**Dataset content**
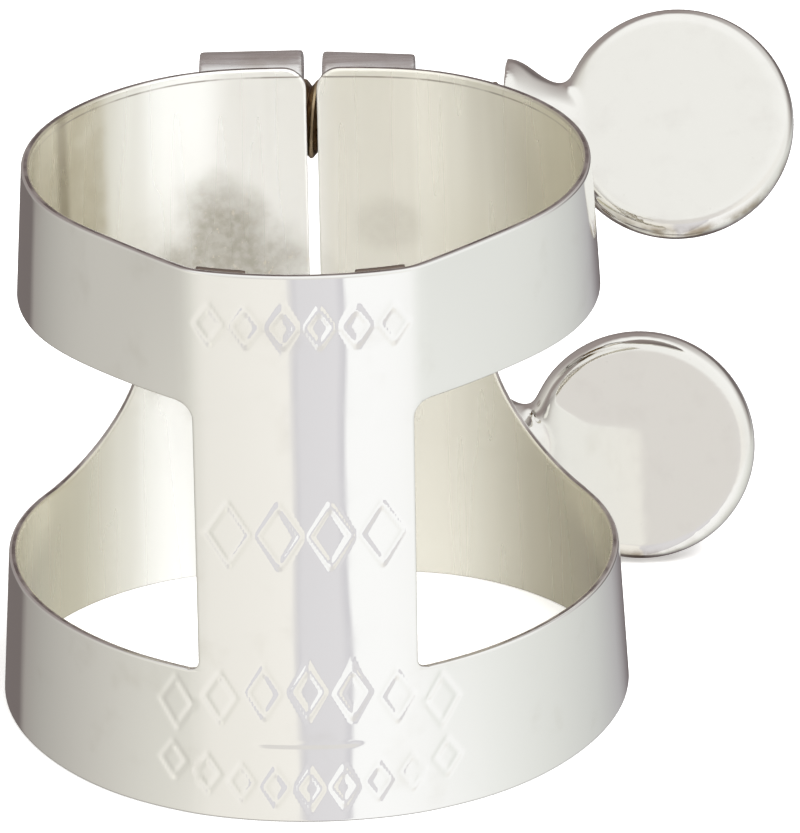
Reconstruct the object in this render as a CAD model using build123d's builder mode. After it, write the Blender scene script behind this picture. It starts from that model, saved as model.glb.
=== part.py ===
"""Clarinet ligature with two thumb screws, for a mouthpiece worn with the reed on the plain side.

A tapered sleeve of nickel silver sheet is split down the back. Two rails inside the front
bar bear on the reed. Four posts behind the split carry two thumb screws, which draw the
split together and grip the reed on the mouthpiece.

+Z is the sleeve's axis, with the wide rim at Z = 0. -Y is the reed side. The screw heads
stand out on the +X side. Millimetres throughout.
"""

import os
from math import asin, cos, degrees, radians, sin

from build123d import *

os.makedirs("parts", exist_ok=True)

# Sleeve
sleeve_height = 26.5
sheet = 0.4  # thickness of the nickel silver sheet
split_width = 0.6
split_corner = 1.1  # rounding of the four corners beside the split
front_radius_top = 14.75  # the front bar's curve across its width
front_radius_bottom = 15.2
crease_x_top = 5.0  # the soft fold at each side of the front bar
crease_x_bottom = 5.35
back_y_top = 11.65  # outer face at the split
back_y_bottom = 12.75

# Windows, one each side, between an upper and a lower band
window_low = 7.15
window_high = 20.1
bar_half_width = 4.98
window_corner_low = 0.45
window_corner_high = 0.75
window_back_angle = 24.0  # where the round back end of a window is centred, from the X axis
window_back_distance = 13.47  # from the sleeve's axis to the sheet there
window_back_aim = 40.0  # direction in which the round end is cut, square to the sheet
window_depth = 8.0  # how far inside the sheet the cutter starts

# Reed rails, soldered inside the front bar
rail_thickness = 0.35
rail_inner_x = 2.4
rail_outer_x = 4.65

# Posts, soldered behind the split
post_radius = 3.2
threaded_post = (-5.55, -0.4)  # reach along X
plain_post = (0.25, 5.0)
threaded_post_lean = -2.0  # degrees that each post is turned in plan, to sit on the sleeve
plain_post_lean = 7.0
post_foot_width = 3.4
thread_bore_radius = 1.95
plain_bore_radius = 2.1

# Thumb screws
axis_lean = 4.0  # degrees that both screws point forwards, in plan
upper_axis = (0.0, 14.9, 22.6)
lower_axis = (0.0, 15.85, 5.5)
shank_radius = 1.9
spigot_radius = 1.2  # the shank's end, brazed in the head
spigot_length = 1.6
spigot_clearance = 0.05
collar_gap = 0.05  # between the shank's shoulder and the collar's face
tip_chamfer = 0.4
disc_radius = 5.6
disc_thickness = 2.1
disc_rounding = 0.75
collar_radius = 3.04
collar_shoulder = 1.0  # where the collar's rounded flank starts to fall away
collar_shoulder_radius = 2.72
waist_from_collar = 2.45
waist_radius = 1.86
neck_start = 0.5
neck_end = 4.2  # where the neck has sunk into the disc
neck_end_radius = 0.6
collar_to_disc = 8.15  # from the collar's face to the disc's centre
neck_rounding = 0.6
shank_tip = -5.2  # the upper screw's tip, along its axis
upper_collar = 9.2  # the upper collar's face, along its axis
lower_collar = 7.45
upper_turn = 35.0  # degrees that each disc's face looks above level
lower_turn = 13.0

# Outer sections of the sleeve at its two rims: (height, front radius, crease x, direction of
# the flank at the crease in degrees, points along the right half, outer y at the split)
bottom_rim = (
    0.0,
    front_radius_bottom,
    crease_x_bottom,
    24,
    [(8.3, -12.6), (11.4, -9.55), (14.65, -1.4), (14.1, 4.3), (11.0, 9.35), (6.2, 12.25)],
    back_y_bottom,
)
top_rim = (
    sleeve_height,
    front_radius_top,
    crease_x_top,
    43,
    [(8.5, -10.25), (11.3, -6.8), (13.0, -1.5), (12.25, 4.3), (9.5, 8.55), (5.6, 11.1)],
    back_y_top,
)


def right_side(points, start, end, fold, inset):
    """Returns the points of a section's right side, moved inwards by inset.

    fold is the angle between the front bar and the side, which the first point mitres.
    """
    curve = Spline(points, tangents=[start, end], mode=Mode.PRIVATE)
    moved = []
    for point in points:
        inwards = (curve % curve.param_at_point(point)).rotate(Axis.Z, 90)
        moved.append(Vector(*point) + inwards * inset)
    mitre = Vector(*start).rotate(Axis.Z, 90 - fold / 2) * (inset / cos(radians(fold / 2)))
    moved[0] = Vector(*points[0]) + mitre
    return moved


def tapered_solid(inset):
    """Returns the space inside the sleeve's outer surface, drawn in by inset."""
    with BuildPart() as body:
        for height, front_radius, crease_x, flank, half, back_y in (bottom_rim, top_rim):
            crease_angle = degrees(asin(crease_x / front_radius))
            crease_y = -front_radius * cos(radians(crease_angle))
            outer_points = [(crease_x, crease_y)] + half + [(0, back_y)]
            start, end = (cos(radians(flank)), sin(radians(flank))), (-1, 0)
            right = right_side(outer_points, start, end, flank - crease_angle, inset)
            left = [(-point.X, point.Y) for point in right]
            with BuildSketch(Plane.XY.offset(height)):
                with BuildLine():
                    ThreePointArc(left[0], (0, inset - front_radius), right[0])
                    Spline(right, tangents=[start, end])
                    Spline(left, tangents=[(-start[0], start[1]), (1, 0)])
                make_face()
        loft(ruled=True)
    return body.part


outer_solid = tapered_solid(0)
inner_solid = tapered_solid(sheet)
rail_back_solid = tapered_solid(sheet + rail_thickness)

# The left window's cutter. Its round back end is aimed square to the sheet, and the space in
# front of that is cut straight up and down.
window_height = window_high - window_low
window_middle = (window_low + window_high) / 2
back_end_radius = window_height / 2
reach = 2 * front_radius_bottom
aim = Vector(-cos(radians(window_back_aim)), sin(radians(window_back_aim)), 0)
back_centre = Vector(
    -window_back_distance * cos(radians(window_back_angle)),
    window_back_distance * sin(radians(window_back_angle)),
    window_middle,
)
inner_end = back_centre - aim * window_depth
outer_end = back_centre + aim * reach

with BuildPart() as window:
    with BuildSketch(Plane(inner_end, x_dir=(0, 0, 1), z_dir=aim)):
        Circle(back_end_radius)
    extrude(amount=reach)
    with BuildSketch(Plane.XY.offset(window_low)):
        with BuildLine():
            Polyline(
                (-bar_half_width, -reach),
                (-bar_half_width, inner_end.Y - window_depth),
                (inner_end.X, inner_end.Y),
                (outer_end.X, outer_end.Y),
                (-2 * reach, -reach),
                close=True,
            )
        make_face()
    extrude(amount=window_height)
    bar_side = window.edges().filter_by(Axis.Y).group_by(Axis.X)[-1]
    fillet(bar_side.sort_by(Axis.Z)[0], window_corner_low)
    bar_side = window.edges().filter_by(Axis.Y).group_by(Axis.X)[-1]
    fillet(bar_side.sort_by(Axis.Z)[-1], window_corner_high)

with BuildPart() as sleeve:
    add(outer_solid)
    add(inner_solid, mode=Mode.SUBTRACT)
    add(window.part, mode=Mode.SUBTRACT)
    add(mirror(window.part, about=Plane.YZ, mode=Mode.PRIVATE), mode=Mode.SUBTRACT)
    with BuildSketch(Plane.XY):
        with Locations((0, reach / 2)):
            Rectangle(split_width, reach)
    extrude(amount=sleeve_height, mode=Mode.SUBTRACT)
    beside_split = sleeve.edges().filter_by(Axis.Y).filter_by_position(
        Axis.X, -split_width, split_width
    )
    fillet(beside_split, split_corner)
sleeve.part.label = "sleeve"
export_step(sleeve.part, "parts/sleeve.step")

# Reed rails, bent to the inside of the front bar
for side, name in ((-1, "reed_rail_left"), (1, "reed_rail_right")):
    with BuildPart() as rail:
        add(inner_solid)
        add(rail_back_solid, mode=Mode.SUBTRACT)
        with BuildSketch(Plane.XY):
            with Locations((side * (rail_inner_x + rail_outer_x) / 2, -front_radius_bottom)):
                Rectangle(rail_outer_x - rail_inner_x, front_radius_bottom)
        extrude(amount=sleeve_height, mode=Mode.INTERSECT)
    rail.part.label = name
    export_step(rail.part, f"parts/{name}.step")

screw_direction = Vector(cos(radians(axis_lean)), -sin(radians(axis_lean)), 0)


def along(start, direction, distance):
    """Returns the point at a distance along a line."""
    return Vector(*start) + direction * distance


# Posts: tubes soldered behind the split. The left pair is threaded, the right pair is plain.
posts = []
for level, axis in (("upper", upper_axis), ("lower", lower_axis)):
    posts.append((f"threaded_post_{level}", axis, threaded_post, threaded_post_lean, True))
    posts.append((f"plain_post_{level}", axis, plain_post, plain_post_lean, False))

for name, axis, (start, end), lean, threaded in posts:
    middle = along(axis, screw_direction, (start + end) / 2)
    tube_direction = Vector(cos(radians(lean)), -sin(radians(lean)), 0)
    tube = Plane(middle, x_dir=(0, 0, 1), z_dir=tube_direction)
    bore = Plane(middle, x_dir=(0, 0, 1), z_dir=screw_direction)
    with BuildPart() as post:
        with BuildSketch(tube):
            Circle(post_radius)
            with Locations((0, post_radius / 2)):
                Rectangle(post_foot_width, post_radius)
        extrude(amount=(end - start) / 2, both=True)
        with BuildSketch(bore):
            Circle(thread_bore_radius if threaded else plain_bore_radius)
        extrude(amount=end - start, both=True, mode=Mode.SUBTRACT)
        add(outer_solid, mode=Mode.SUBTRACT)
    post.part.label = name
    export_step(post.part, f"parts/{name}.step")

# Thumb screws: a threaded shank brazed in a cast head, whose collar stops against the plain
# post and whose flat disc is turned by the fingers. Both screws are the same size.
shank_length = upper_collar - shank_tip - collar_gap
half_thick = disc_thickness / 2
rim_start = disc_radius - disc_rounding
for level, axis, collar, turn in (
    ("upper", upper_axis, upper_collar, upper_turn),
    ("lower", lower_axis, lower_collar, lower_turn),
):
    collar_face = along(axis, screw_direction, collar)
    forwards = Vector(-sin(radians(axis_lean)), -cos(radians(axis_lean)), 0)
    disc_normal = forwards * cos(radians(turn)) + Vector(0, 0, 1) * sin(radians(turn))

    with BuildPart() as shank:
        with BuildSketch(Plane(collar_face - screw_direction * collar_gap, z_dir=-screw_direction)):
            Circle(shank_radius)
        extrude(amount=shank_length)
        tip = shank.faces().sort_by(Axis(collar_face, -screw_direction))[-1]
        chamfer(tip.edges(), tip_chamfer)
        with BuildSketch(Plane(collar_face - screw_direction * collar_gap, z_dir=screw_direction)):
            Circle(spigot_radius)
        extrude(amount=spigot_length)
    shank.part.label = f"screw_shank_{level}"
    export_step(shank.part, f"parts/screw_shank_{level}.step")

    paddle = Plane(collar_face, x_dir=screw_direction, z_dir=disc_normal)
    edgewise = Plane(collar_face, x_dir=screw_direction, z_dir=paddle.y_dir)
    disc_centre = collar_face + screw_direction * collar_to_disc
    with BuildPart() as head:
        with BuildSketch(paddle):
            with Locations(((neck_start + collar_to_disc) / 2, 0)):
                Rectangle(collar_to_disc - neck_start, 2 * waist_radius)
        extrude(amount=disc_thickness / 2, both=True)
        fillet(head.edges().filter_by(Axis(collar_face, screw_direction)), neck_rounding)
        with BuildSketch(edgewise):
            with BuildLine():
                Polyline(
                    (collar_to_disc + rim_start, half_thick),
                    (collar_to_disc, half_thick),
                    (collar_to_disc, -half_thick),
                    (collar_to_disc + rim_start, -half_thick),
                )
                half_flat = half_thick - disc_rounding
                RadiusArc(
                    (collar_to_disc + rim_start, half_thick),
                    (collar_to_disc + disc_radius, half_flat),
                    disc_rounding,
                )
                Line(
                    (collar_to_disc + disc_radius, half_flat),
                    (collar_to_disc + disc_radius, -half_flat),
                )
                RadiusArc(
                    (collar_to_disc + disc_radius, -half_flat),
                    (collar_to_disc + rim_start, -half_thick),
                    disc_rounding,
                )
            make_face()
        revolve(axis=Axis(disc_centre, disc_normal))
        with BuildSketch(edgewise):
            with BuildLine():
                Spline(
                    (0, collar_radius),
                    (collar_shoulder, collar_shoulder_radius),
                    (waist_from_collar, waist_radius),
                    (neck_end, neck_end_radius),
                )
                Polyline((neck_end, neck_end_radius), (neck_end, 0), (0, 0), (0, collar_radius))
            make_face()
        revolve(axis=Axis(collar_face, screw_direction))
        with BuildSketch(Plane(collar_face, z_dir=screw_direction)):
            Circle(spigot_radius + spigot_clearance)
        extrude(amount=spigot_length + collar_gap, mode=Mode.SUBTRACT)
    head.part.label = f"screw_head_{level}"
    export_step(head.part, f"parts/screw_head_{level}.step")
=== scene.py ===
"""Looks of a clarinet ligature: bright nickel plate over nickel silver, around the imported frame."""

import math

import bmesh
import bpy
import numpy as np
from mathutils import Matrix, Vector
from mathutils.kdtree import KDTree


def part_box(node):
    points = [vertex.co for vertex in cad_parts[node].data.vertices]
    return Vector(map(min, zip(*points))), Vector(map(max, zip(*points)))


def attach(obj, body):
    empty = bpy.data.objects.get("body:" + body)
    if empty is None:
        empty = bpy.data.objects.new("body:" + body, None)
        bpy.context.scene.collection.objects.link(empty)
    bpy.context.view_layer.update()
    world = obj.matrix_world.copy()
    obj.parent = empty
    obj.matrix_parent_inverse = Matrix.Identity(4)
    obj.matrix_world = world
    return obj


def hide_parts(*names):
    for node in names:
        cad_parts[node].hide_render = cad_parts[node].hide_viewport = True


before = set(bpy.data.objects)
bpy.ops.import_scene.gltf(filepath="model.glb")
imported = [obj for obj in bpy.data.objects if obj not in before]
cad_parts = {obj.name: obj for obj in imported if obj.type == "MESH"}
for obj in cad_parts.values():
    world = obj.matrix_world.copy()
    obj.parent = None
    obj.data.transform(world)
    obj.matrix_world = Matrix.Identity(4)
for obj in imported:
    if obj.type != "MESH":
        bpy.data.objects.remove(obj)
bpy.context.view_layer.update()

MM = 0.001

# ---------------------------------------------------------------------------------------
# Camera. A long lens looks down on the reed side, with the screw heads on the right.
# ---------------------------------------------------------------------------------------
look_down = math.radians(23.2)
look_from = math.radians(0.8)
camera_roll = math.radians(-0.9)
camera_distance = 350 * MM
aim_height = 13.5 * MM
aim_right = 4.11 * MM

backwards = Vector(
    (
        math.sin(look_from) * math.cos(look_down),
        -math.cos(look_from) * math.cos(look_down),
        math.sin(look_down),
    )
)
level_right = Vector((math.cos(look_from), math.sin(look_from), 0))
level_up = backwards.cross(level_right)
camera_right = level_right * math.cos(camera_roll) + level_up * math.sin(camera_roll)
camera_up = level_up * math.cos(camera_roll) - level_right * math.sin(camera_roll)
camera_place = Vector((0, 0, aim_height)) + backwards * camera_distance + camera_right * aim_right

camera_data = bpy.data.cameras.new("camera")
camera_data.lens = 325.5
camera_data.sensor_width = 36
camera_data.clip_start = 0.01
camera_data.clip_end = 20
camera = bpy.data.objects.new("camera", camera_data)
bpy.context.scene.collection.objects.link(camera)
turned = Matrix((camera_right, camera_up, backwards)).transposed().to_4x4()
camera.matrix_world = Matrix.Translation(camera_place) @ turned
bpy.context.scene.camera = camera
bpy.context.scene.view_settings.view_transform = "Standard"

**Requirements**
Extract the lines from the line with "extrude(amount=spigot_length + collar_gap, mode=Mode.SUBTRACT)" through the line with "obj.parent = empty". Keep both of those lines, copy everything exactly, and add nothing.

**Answer to the problem**
        extrude(amount=spigot_length + collar_gap, mode=Mode.SUBTRACT)
    head.part.label = f"screw_head_{level}"
    export_step(head.part, f"parts/screw_head_{level}.step")
=== scene.py ===
"""Looks of a clarinet ligature: bright nickel plate over nickel silver, around the imported frame."""

import math

import bmesh
import bpy
import numpy as np
from mathutils import Matrix, Vector
from mathutils.kdtree import KDTree


def part_box(node):
    points = [vertex.co for vertex in cad_parts[node].data.vertices]
    return Vector(map(min, zip(*points))), Vector(map(max, zip(*points)))


def attach(obj, body):
    empty = bpy.data.objects.get("body:" + body)
    if empty is None:
        empty = bpy.data.objects.new("body:" + body, None)
        bpy.context.scene.collection.objects.link(empty)
    bpy.context.view_layer.update()
    world = obj.matrix_world.copy()
    obj.parent = empty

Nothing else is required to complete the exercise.